There are only three theme answers, they are not, on their own, very interesting at all, and in the end you're left with a one-note concept, which is very very anticlimactic, especially if you spent a lot of time struggling up top instead of just abandoning the top and going straight for the revealer phrase on the bottom (as I did after the whole top part got too annoying). DISPOSAL AREA, come on, how is anyone supposed to be excited or energized by that drab and dour a phrase. PRESIDENTS, yawn. NEWSCASTER, more yawn. The entire puzzle = the moment you realize what's going on with the blanks. Then it's over, on every level. The whole thing just turns into a mediocre themeless after that. No interesting answers to uncover (all the "fun" is in the clues), no variation in how the theme plays out, nothing. Just plug in "fill," done. Again, very sorry payoff if you spent any time struggling with those "___" clues. The rest of it ... well, it's curious-looking, with its slim profile (just 14 wide today). I guess this is what happens when your revealer is 14, and when you don't really have a lot of themers to choose from so you just make a grid that will accommodate (symmetrically) the sad little grouping you've put together; there are only three, and none of them are the same length, so traditional rotational symmetry won't do. You gotta make them all even-numbered in length and then go with mirror symmetry by placing them all in the middle of their respective rows. So it's architecturally ... different. I don't think this is either good or bad. It just is. I'm trying to talk about anything but this disappointingly-executed theme.

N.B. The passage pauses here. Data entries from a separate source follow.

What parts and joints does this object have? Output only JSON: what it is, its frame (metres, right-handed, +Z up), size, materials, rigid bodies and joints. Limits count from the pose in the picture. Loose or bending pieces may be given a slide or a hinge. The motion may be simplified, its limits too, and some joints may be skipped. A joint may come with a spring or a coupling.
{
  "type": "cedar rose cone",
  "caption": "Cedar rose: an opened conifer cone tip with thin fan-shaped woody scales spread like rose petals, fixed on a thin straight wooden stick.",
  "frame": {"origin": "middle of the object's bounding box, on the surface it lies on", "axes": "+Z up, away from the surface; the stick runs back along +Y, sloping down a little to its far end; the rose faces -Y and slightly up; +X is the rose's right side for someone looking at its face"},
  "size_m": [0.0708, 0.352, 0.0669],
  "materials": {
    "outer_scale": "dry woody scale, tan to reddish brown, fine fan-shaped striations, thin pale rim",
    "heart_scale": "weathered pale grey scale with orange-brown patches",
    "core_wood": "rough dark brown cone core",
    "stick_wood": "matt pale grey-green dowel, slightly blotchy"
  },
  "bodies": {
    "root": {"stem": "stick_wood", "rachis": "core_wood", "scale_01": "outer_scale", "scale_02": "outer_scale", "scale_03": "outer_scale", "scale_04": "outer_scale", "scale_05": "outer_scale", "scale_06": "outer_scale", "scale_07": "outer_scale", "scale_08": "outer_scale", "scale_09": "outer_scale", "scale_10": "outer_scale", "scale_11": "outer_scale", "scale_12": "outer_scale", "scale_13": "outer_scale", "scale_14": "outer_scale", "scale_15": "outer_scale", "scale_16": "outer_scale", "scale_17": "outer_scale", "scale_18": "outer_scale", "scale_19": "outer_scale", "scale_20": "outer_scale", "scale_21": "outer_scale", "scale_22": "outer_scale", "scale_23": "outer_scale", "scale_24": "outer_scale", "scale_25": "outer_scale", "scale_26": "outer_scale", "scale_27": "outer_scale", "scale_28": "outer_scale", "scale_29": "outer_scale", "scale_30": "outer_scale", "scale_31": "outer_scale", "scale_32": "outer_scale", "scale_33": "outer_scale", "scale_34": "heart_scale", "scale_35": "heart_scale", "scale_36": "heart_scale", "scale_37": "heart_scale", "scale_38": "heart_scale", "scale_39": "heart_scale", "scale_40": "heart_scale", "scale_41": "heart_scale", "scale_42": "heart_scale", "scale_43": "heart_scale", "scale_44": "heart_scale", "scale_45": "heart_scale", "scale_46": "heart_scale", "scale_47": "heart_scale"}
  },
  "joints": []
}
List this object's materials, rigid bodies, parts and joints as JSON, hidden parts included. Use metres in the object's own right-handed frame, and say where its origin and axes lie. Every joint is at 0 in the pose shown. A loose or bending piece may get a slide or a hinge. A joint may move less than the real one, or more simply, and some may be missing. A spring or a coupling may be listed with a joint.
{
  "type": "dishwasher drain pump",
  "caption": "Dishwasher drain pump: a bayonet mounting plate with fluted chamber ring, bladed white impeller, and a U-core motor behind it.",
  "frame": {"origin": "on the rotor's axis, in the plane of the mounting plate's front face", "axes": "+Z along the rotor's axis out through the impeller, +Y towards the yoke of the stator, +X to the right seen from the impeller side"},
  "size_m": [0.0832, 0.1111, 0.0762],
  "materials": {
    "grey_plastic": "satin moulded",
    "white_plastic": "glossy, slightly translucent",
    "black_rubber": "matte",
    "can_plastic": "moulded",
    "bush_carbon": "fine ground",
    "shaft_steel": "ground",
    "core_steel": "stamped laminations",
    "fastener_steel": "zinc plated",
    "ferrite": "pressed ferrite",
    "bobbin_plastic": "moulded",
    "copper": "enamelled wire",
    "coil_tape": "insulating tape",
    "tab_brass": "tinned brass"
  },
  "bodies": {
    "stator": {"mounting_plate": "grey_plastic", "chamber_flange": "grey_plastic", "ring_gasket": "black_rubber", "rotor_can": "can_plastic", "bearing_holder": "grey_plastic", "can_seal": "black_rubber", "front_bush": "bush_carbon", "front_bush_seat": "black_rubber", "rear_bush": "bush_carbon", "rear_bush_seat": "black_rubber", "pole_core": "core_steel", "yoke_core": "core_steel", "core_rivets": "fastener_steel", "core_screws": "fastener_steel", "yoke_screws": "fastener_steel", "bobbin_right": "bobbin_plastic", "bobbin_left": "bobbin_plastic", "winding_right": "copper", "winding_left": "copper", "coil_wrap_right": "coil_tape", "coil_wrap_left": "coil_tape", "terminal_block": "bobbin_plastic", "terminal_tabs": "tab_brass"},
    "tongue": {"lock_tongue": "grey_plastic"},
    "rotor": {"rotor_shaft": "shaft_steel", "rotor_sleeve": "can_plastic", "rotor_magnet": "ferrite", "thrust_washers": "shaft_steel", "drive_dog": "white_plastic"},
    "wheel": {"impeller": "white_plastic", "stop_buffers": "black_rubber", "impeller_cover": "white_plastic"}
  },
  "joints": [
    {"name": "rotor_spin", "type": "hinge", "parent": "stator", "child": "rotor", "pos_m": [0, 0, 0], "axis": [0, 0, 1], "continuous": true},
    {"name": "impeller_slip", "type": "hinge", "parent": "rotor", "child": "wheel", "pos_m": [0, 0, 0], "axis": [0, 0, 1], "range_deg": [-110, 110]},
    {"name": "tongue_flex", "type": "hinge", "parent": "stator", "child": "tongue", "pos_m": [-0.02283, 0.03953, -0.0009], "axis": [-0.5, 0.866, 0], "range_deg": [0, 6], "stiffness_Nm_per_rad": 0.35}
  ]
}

As for the fill, it's fine, but there's not much there to delight a solver. I see an answer like IRONCLADS (26D: Civil War ships) and I think "now there's an answer only crossword constructing software powered by a very very large wordlist could love." Puzzles sometimes have very distinctive personalities, and then other times they have the personality of an ATM—like, it's talking to me like it's human, but ... I'm doubtful. "Take me to your DISPOSAL AREA, human. There we can find discarded POGO STICKS and ride them like humans, which I definitely am also, a human, for sure." (Seriously, though, POGO STICKS was the bounciest (nailed it!) fill in the puzzle)

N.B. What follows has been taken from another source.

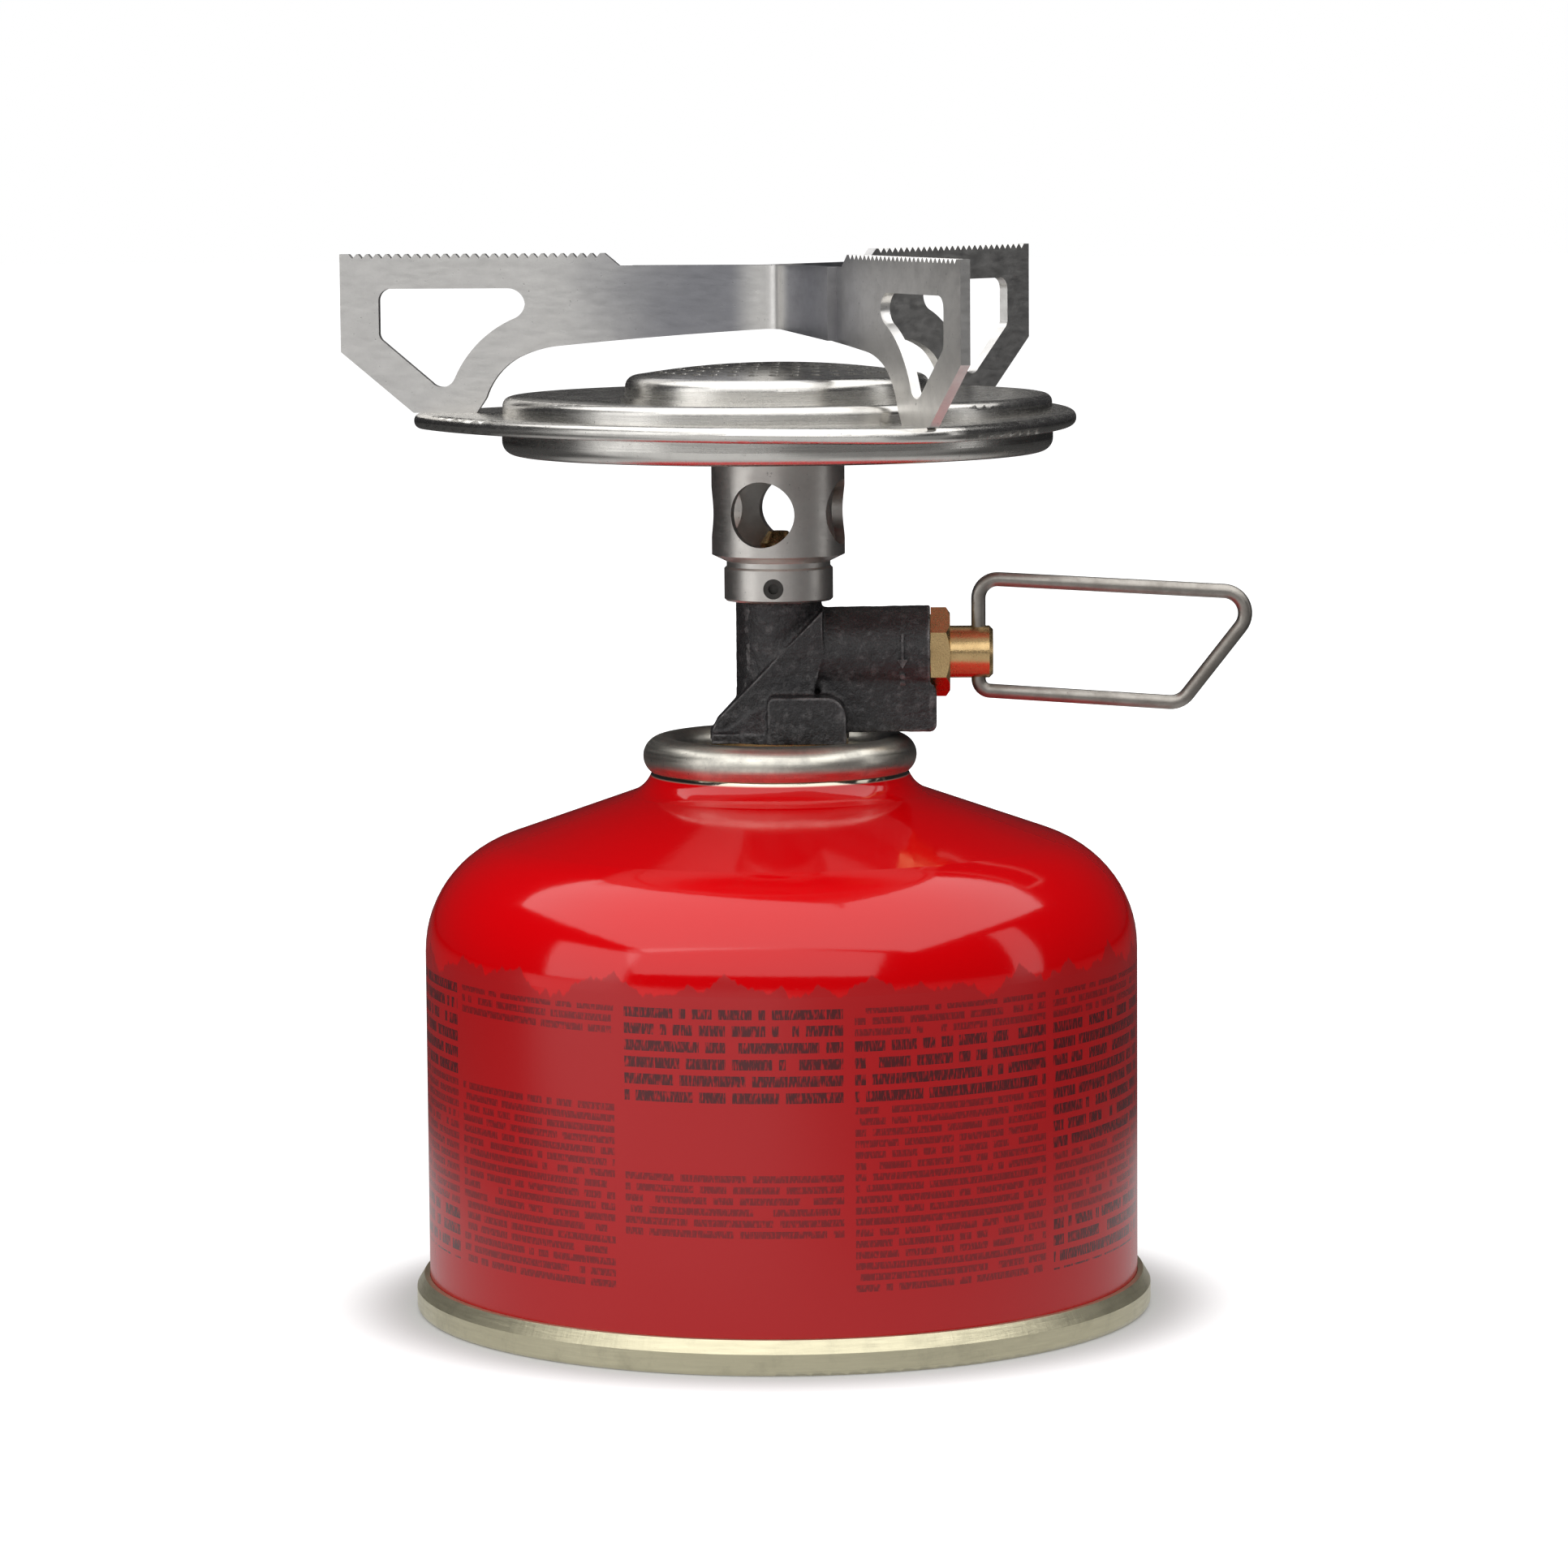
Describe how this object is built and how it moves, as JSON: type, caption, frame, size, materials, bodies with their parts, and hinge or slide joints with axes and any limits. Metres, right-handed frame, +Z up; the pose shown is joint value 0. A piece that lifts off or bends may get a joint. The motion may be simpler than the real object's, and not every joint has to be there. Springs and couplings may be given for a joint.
{
  "type": "camping stove",
  "caption": "Screw-on gas camping stove with pot supports, flame valve and folding wire handle, standing on its gas canister.",
  "frame": {"origin": "centre of the canister's base seam, on the surface that it stands on", "axes": "+Z up along the canister and burner axis, +X towards the valve spindle and its wire handle"},
  "size_m": [0.1106, 0.0937, 0.1283],
  "materials": {
    "red_enamel": "gloss red lacquer",
    "tinplate": "lacquered tinplate",
    "seal_rubber": "matte nitrile rubber",
    "valve_plastic": "natural acetal",
    "spring_steel": "drawn wire",
    "brass": "turned brass",
    "filter_bronze": "sintered bronze",
    "black_casting": "semi-gloss black on a rough casting",
    "turned_steel": "turned stainless steel",
    "screw_steel": "dark oxide",
    "burner_steel": "satin stainless steel",
    "strip_steel": "satin stainless strip with small pits",
    "wire_steel": "bright stainless wire"
  },
  "bodies": {
    "canister": {"canister_shell": "red_enamel", "canister_end": "tinplate", "canister_seam": "tinplate", "mounting_cup": "tinplate", "cup_gasket": "seal_rubber", "valve_housing": "valve_plastic", "stem_gasket": "seal_rubber", "valve_spring": "spring_steel"},
    "poppet": {"canister_poppet": "brass"},
    "inlet_seal": {"inlet_seal_ring": "seal_rubber"},
    "stove": {"inlet_adapter": "brass", "inlet_pin": "brass", "inlet_filter": "filter_bronze", "valve_body": "black_casting", "gland_nut": "brass", "jet": "brass", "mixing_tube": "turned_steel", "tube_grub_screw": "screw_steel", "burner_pan": "burner_steel", "burner_flange": "burner_steel", "burner_shell": "burner_steel", "burner_cap": "burner_steel", "flame_screen": "burner_steel", "pot_support_left": "strip_steel", "pot_support_front": "strip_steel", "pot_support_rear": "strip_steel"},
    "spindle_seal": {"spindle_seal_ring": "seal_rubber"},
    "spindle": {"valve_spindle": "brass"},
    "handle": {"wire_handle": "wire_steel"}
  },
  "joints": [
    {"name": "canister_poppet_slide", "type": "slide", "parent": "canister", "child": "poppet", "axis": [0, 0, 1], "range_m": [-0.0012, 0], "stiffness_N_per_m": 500, "springref_m": 0.001, "deforming": ["valve_spring"]},
    {"name": "stove_lift", "type": "slide", "parent": "canister", "child": "inlet_seal", "axis": [0, 0, 1], "range_m": [0, 0.00544]},
    {"name": "stove_turn", "type": "hinge", "parent": "inlet_seal", "child": "stove", "pos_m": [0, 0, 0.0702], "axis": [0, 0, 1], "range_deg": [0, 2160]},
    {"name": "spindle_slide", "type": "slide", "parent": "stove", "child": "spindle_seal", "axis": [1, 0, 0], "range_m": [0, 0.00188]},
    {"name": "spindle_turn", "type": "hinge", "parent": "spindle_seal", "child": "spindle", "pos_m": [0.0161, 0, 0.0798], "axis": [1, 0, 0], "range_deg": [0, 900]},
    {"name": "handle_fold", "type": "hinge", "parent": "spindle", "child": "handle", "pos_m": [0.0242, 0, 0.0798], "axis": [0, 0, 1], "range_deg": [-110, 110]}
  ],
  "couplings": [
    {"joint": "stove_lift", "follows": "stove_turn", "m_per_rad": 0.00014435},
    {"joint": "spindle_slide", "follows": "spindle_turn", "m_per_rad": 0.00011937}
  ]
}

I wrote in WHEATON instead of WHARTON because I wrote in ZEE instead of ZED and then (without looking at the clue) EPEE instead of APED, which got me WHE---N for the Buffet school, and in went WHEATON, which is a liberal arts college in MA—it seemed possible (9D: School attended by Warren Buffet). I forgot who the Secretary of the Interior was, which made the east interesting for a bit, since I mysteriously wrote in OLÁ at 35A: Accented approval (OLÉ) and therefore ended up with a secretary named DAB. Worth noting (to my embarrassment) that before that I had DA- and went with DAG ... I guess the erstwhile existence of DAG Hammarskjöld made DAG Haaland seem possible. I do not claim to get how my brain works. There were absolutely no other sticking points in this puzzle for me. See you tomorrow.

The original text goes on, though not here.